Is there a good set of documentation outlining sufficient isolation distances? I have found some information on creepage distances, but would like a thorough source to reference against.

Also are there other techniques for ensuring the safety of the board? Each mains relay circuit would be fused for starters. I was thinking of things such as isolation slots under the relays, grounding the control section and having MOVs or TVS diodes on the power rails so that should 240V somehow track to the control section it would trip an earth fault circuit breaker.

IF PCB is in sealed box, but cutouts wont hurt anyway.
as good as relays and opto-isolators internal isolation can be
dont forget GDT

Terry Bites:
Get to grips with creapage and clearance rules. It is good practice to mill a slot in the PCB under the relay.

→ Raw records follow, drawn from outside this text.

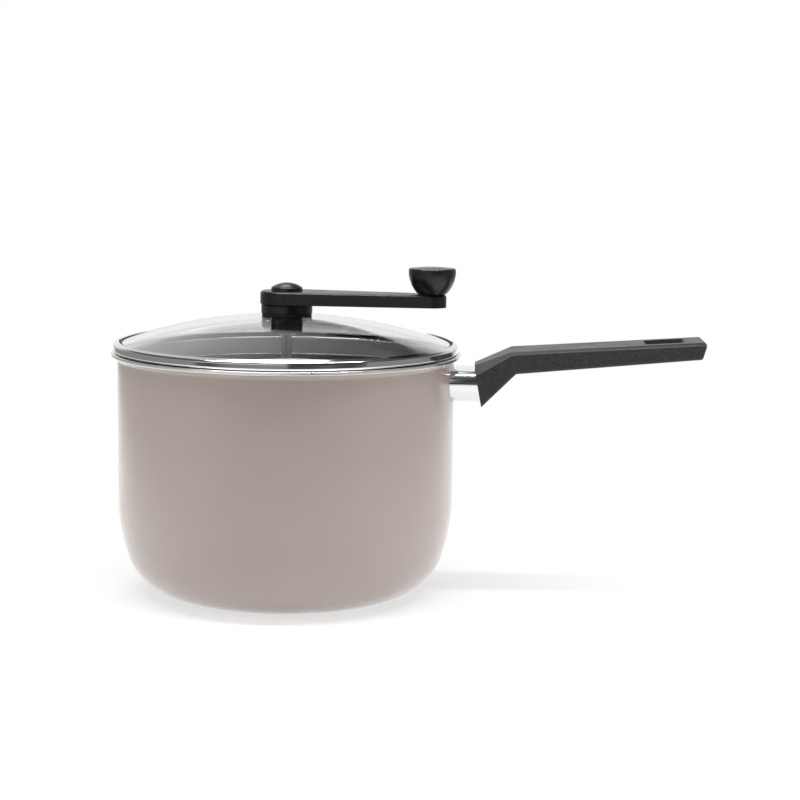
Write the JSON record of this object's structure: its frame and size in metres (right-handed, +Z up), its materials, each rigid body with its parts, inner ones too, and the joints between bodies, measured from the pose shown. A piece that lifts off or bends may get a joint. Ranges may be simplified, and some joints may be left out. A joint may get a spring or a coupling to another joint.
{
  "type": "stovetop popcorn popper",
  "caption": "Coated aluminium saucepan with a bent handle and a domed glass lid that carries a hand crank turning a wire stirrer over the pot floor.",
  "frame": {"origin": "centre of the pot base underside, on the pot axis", "axes": "+Z up along the pot and stirrer axis, +X from the pot axis towards the handle"},
  "size_m": [0.3581, 0.2114, 0.2005],
  "materials": {
    "coated_pot": "satin warm grey coating, dark inside, bare turned rim and base",
    "cast_aluminium": "as cast",
    "rivet_aluminium": "drawn",
    "bright_steel": "mirror polished",
    "grip_phenolic": "moulded phenolic, fine speckled grain",
    "zinc_steel": "zinc plated",
    "tempered_glass": "clear tempered",
    "polished_band": "rolled and polished stainless steel",
    "black_silicone": "moulded silicone",
    "black_nylon": "moulded, satin",
    "bush_brass": "turned",
    "glossy_cap": "moulded, half gloss",
    "satin_steel": "satin stainless steel",
    "white_acetal": "turned acetal"
  },
  "bodies": {
    "pot": {"pot_shell": "coated_pot", "handle_bracket": "cast_aluminium", "handle_rivets": "rivet_aluminium", "handle_ferrule": "bright_steel", "handle_grip": "grip_phenolic", "handle_screw": "zinc_steel", "handle_lock_washer": "zinc_steel"},
    "lid": {"lid_glass": "tempered_glass", "lid_band": "polished_band", "lid_edge_seal": "black_silicone", "bearing_boss": "black_nylon", "upper_seal_washer": "black_silicone", "lower_seal_washer": "black_silicone", "boss_nut": "black_nylon", "bearing_bush": "bush_brass"},
    "crank": {"crank_arm": "black_nylon", "hub_cap": "glossy_cap", "arm_screw": "zinc_steel", "arm_washer": "zinc_steel", "stirrer_shaft": "satin_steel", "shaft_clip": "zinc_steel", "stirrer_hub": "satin_steel", "stirrer_vane": "satin_steel", "stirrer_pin": "zinc_steel", "shaft_foot": "white_acetal", "knob_spindle": "zinc_steel"},
    "knob": {"crank_knob": "black_nylon", "knob_cap": "black_nylon"}
  },
  "joints": [
    {"name": "lid_lift", "type": "slide", "parent": "pot", "child": "lid", "axis": [0, 0, 1], "range_m": [0, 0.17]},
    {"name": "crank_spin", "type": "hinge", "parent": "lid", "child": "crank", "pos_m": [0, 0, 0.18], "axis": [0, 0, 1], "continuous": true},
    {"name": "knob_spin", "type": "hinge", "parent": "crank", "child": "knob", "pos_m": [0.08834, -0.01085, 0.19], "axis": [0, 0, 1], "continuous": true}
  ]
}
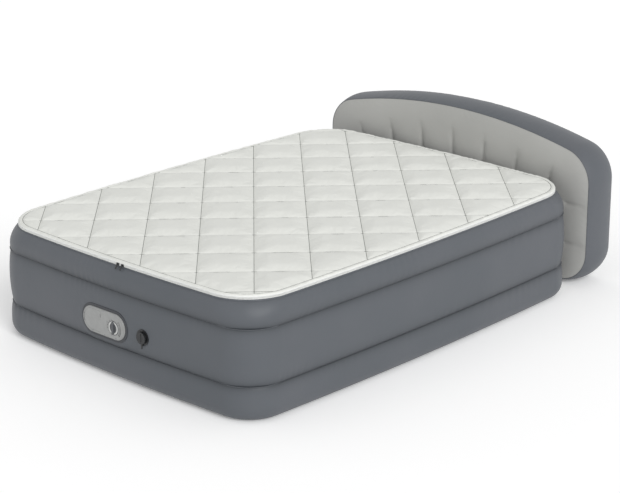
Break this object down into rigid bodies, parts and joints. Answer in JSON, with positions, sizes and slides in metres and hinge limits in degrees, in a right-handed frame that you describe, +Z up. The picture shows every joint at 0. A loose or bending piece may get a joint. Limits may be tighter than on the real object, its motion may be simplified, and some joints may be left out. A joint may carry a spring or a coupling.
{
  "type": "raised air mattress",
  "caption": "Raised inflatable bed with grooved dark side walls, a zip-off pale quilted top pad, an arched inflatable headboard, a recessed pump with a cord door, and a hand valve.",
  "frame": {"origin": "on the floor at the centre of the whole object's box", "axes": "+Z up, +Y from the foot wall with the pump to the headboard, X across the bed"},
  "size_m": [1.5196, 2.2414, 0.7018],
  "materials": {
    "side_film": "satin",
    "board_film": "satin",
    "flocked_film": "flocked",
    "inner_film": "satin",
    "quilt_fabric": "woven",
    "quilt_fill": "fibre",
    "zip_tape": "woven",
    "zip_coil": "satin",
    "zip_metal": "satin",
    "ring_plastic": "satin",
    "pump_plastic": "fine grain",
    "dial_plastic": "fine grain",
    "housing_plastic": "satin",
    "motor_case": "satin",
    "steel": "satin",
    "rubber": "matte",
    "valve_plastic": "satin"
  },
  "bodies": {
    "bed": {"base_sheet": "side_film", "lower_side_band": "side_film", "middle_side_band": "side_film", "upper_side_band": "side_film", "top_sheet": "flocked_film", "lower_girdle": "inner_film", "upper_girdle": "inner_film", "inner_beams": "inner_film", "zip_lower_tape": "zip_tape", "zip_lower_coil": "zip_coil", "headboard_side_band": "side_film", "headboard_front_panel": "board_film", "headboard_back_panel": "side_film", "headboard_webs": "inner_film", "headboard_air_neck": "side_film", "headboard_link_strip": "side_film", "pump_mounting_ring": "ring_plastic", "pump_faceplate": "pump_plastic", "pump_housing": "housing_plastic", "cord_door_pin": "steel", "pump_screws": "steel", "cord_gland": "rubber", "diverter_seat": "housing_plastic", "blower_volute": "housing_plastic", "motor_bracket": "housing_plastic", "blower_motor": "motor_case", "outlet_valve_spring": "steel", "valve_flange": "valve_plastic", "valve_body": "valve_plastic", "valve_flap": "rubber"},
    "pad": {"pad_backing": "quilt_fabric", "pad_fill": "quilt_fill", "pad_top_cover": "quilt_fabric", "pad_edge_binding": "quilt_fabric", "zip_upper_tape": "zip_tape", "zip_upper_coil": "zip_coil"},
    "slider_left": {"zip_slider_left": "zip_metal"},
    "slider_right": {"zip_slider_right": "zip_metal"},
    "pull_left": {"zip_pull_left": "zip_metal"},
    "pull_right": {"zip_pull_right": "zip_metal"},
    "door": {"cord_door": "pump_plastic"},
    "dial": {"pump_dial": "dial_plastic", "diverter_drum": "housing_plastic"},
    "rotor": {"motor_shaft": "steel", "blower_impeller": "housing_plastic"},
    "outlet_valve": {"outlet_valve_disc": "rubber"},
    "cap_carrier": {"valve_cap_strap": "valve_plastic"},
    "cap": {"valve_cap": "valve_plastic"}
  },
  "joints": [
    {"name": "pad_lift", "type": "slide", "parent": "bed", "child": "pad", "axis": [0, 0, 1], "range_m": [0, 0.25]},
    {"name": "slider_left_travel", "type": "hinge", "parent": "bed", "child": "slider_left", "pos_m": [0, 9.26594, 0.46], "axis": [0, 0, 1], "range_deg": [-3.33, 0]},
    {"name": "slider_right_travel", "type": "hinge", "parent": "bed", "child": "slider_right", "pos_m": [0, 9.26594, 0.46], "axis": [0, 0, 1], "range_deg": [0, 2.84]},
    {"name": "pull_left_swing", "type": "hinge", "parent": "slider_left", "child": "pull_left", "pos_m": [0.032, -1.0857, 0.474], "axis": [-1, -0.0031, 0], "range_deg": [0, 120]},
    {"name": "pull_right_swing", "type": "hinge", "parent": "slider_right", "child": "pull_right", "pos_m": [0.058, -1.08559, 0.474], "axis": [-1, -0.0056, 0], "range_deg": [0, 120]},
    {"name": "cord_door_hinge", "type": "hinge", "parent": "bed", "child": "door", "pos_m": [-0.1395, -1.11175, 0.229], "axis": [0, 0, -1], "range_deg": [0, 100]},
    {"name": "dial_turn", "type": "hinge", "parent": "bed", "child": "dial", "pos_m": [0.028, -1.10775, 0.223], "axis": [0, -1, 0], "range_deg": [-60, 60]},
    {"name": "rotor_spin", "type": "hinge", "parent": "bed", "child": "rotor", "pos_m": [0.022, -1.05775, 0.229], "axis": [0, -1, 0], "continuous": true},
    {"name": "outlet_valve_lift", "type": "slide", "parent": "bed", "child": "outlet_valve", "axis": [0, 1, 0], "range_m": [0, 0.008], "stiffness_N_per_m": 60, "springref_m": -0.004, "deforming": ["outlet_valve_spring"]},
    {"name": "cap_travel", "type": "slide", "parent": "bed", "child": "cap_carrier", "axis": [0, -1, 0], "range_m": [0, 0.006]},
    {"name": "cap_turn", "type": "hinge", "parent": "cap_carrier", "child": "cap", "pos_m": [0.187, -1.10775, 0.225], "axis": [0, -1, 0], "range_deg": [0, 540]}
  ],
  "couplings": [
    {"joint": "cap_travel", "follows": "cap_turn", "m_per_rad": 0.00063662}
  ]
}
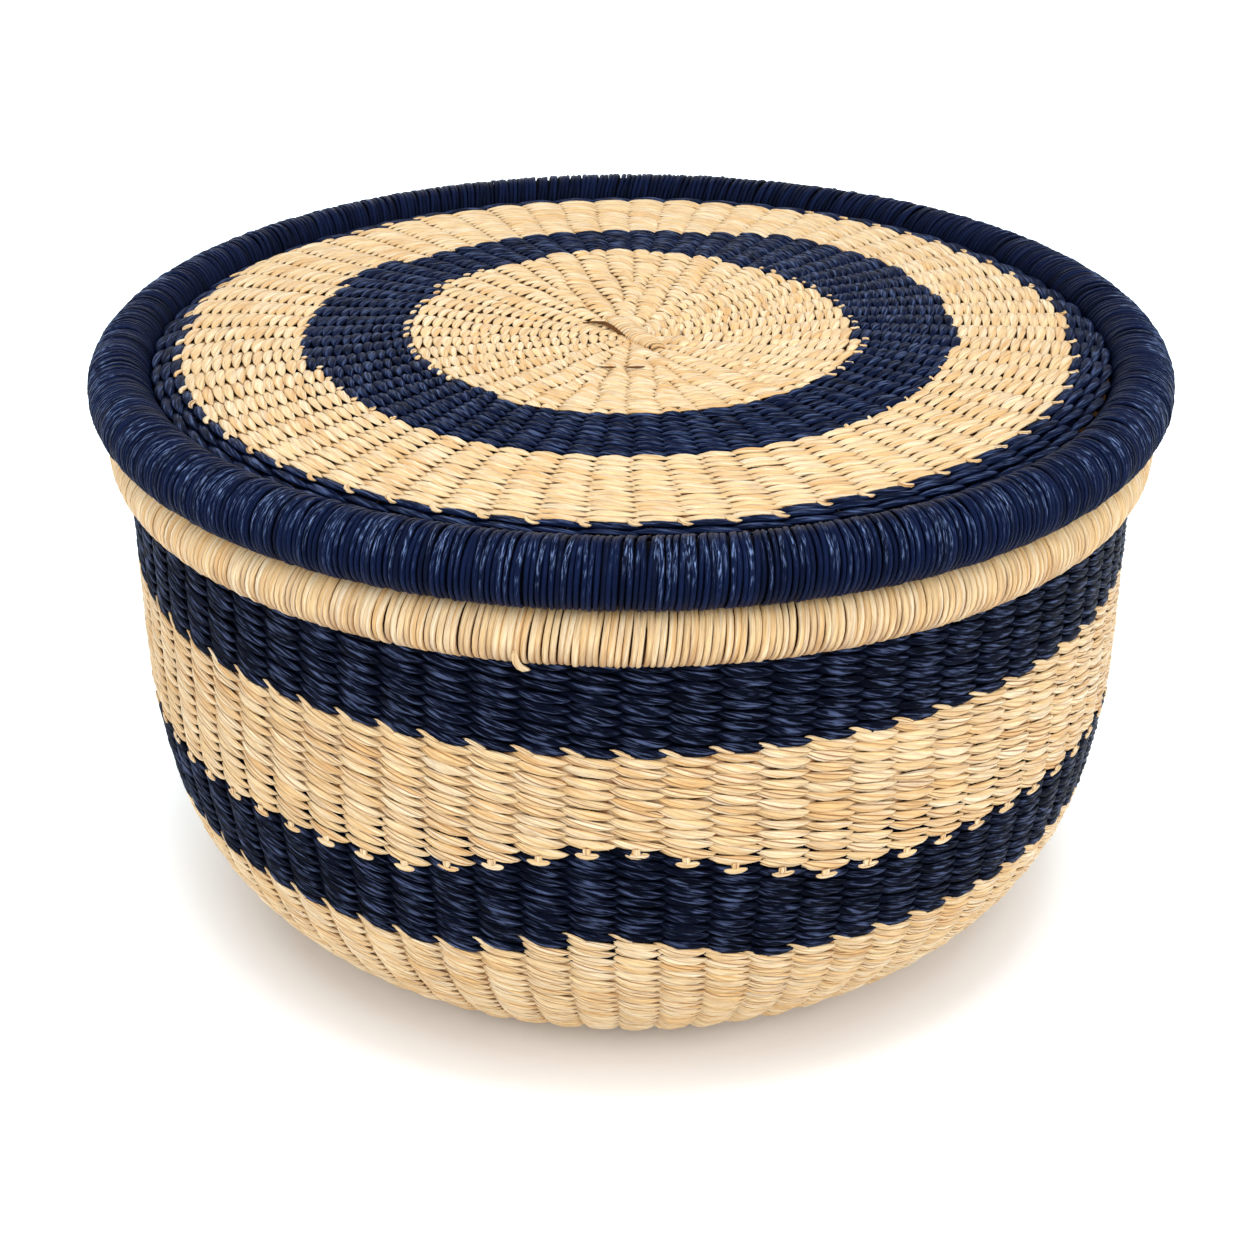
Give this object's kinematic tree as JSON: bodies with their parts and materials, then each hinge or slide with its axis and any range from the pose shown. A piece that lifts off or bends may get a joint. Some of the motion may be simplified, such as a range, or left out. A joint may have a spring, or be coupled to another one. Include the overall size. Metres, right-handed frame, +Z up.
{
  "type": "lidded basket",
  "caption": "Round twined grass storage basket with rounded lower wall, lashed rims and a flat lift-off lid, banded in natural straw and navy.",
  "frame": {"origin": "centre of the flat base, on the surface the basket stands on", "axes": "+Z up through the middle of the lid; -Y to the front, where the two lower colour borders climb to a peak; +X to the right seen from the front"},
  "size_m": [0.4596, 0.4596, 0.2637],
  "materials": {
    "natural_grass": "twined natural straw-coloured grass, satin",
    "navy_grass": "twined grass dyed navy, satin",
    "stake_grass": "bundled grass stems, matt"
  },
  "bodies": {
    "bowl": {"bowl_stakes": "stake_grass", "upper_navy_weft_outer": "navy_grass", "upper_navy_weft_inner": "navy_grass", "middle_natural_weft_outer": "natural_grass", "middle_natural_weft_inner": "natural_grass", "lower_navy_weft_outer": "navy_grass", "lower_navy_weft_inner": "navy_grass", "base_weft_outer": "natural_grass", "base_weft_inner": "natural_grass", "bowl_rim_core": "stake_grass", "bowl_rim_lashing": "natural_grass", "lashing_tail": "natural_grass"},
    "lid": {"lid_stakes": "stake_grass", "lid_centre_weft_top": "natural_grass", "lid_centre_weft_under": "natural_grass", "lid_navy_weft_top": "navy_grass", "lid_navy_weft_under": "navy_grass", "lid_natural_weft_top": "natural_grass", "lid_natural_weft_under": "natural_grass", "lid_border_weft_top": "navy_grass", "lid_border_weft_under": "navy_grass", "lid_rim_core": "stake_grass", "lid_rim_lashing": "navy_grass"}
  },
  "joints": [
    {"name": "lid_lift", "type": "slide", "parent": "bowl", "child": "lid", "axis": [0, 0, 1], "range_m": [0, 0.3]}
  ]
}
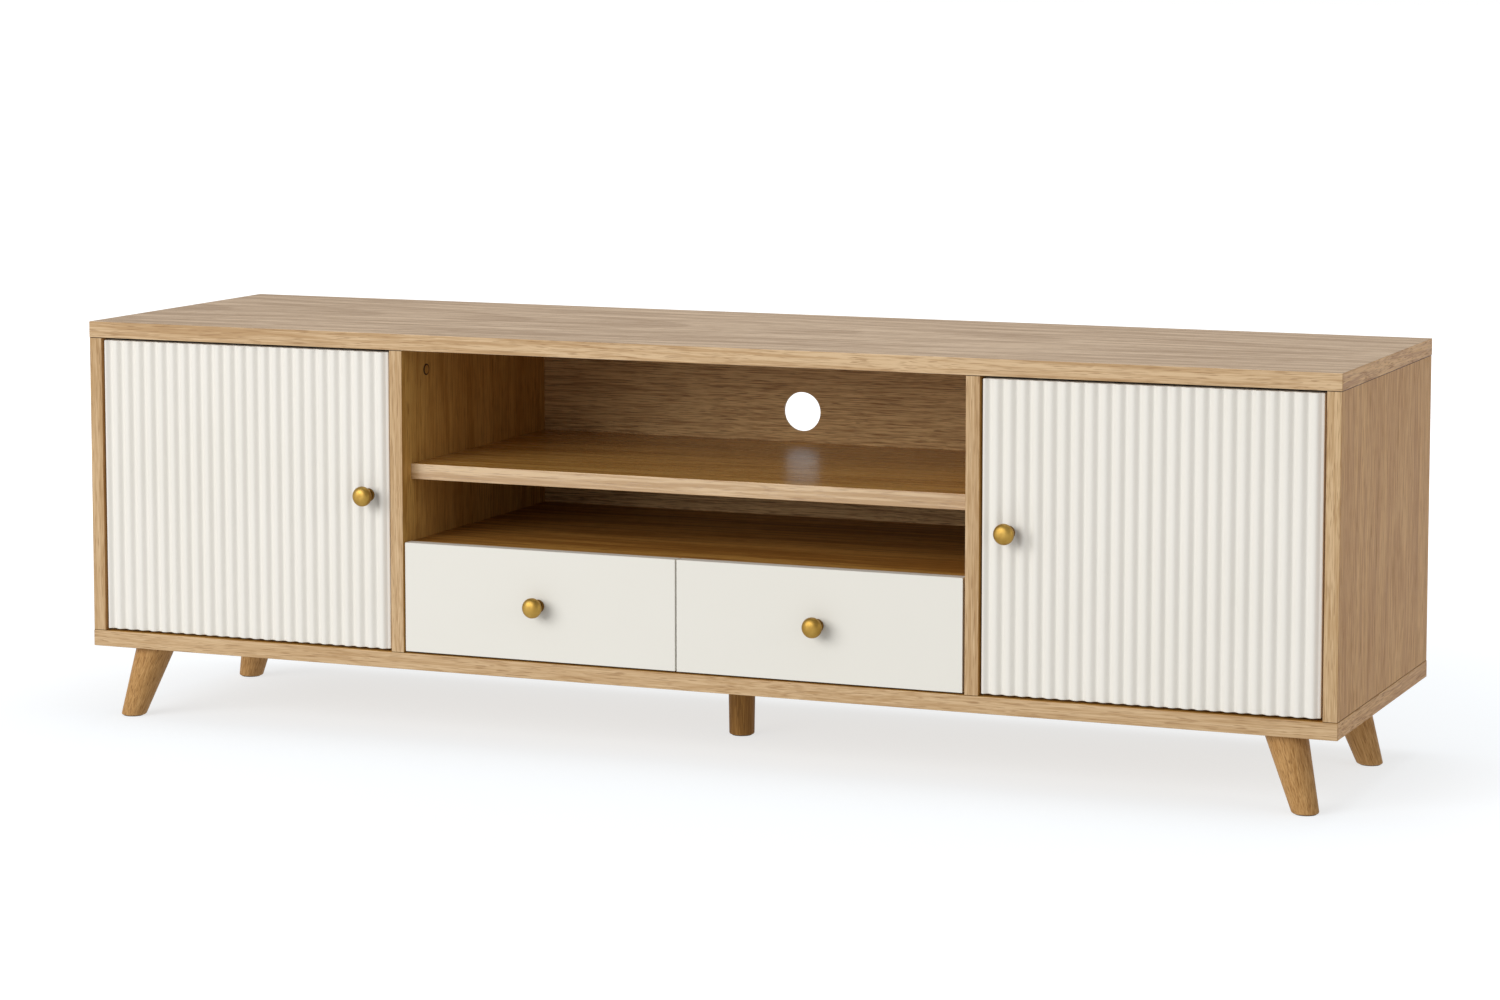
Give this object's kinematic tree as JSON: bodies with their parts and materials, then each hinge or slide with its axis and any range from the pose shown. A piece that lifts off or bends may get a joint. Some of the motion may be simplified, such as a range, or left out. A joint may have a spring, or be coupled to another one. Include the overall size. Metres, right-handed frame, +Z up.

If you have a year and loads of cash to spare, then read IEC 60950-1 .
If not https://3hp22p4vkie16x1dv48qurbo-wpengine.netdna-ssl.com/wp-content/uploads/2019/04/Clearance-and-Creepage-Dave-Scopelliti.pdf

Make sure your traces can take the worst case current, ie less than the fuses in your project. https://www.4pcb.com/trace-width-calculator.html
Fuse each PCB hot side or switched line separately.


John B:
So I've dusted off this project and made some headway. I would appreciate some feedback on what is good, bad and unnecessary. The traces in the centre consist of a common 24V source and then each relay coil has a lowside driver (on a separate board, connected via the header on the right).

All these traces are surrounded by a copper pour top and bottom which is connected to mains earth. The idea is that should any mains voltages track over, it would touch mains earth before any isolated low voltage circuitry. This should then trip the RCD breaker.

Each relay has an isolation slot, though I wonder if they are really going to do much in this case. I can't make them any wider due to structural reasons on the PCB, and they only slightly increase the creepage distance. For reference, on one of the pictures I have added a couple of measurements on the left hand side, ~10.3mm and ~13.3mm which seem to be very generous clearances according to what I've read.

Running the 240 V rail trace directly under the snubber resistors is not ideal. Having any trace directly in contact with the resistor body should be avoided, and especially so when the voltage between the resistor and the trace is significant. You could improve the situation somewhat by swapping the position of the resistor and capacitor in the snubber to have the resistor at the same potential as the trace under it, but there would still be transient voltages between the resistor body and the trace. Best is to remove the trace altogether, and see if you can increase the cross-section on the bottom layer if required, or increase the copper thickness to compensate. You could also reroute the main 240 V distribution to not pass under the snubbers, by moving the isolation slot closer to the coil terminals. I would connect the relay NC terminal to the relay common, and connnect the load to the NO contact instead of the common. This does not have any functional impact on the circuit, and it would give you more effective cross-section for routing the 240 V common.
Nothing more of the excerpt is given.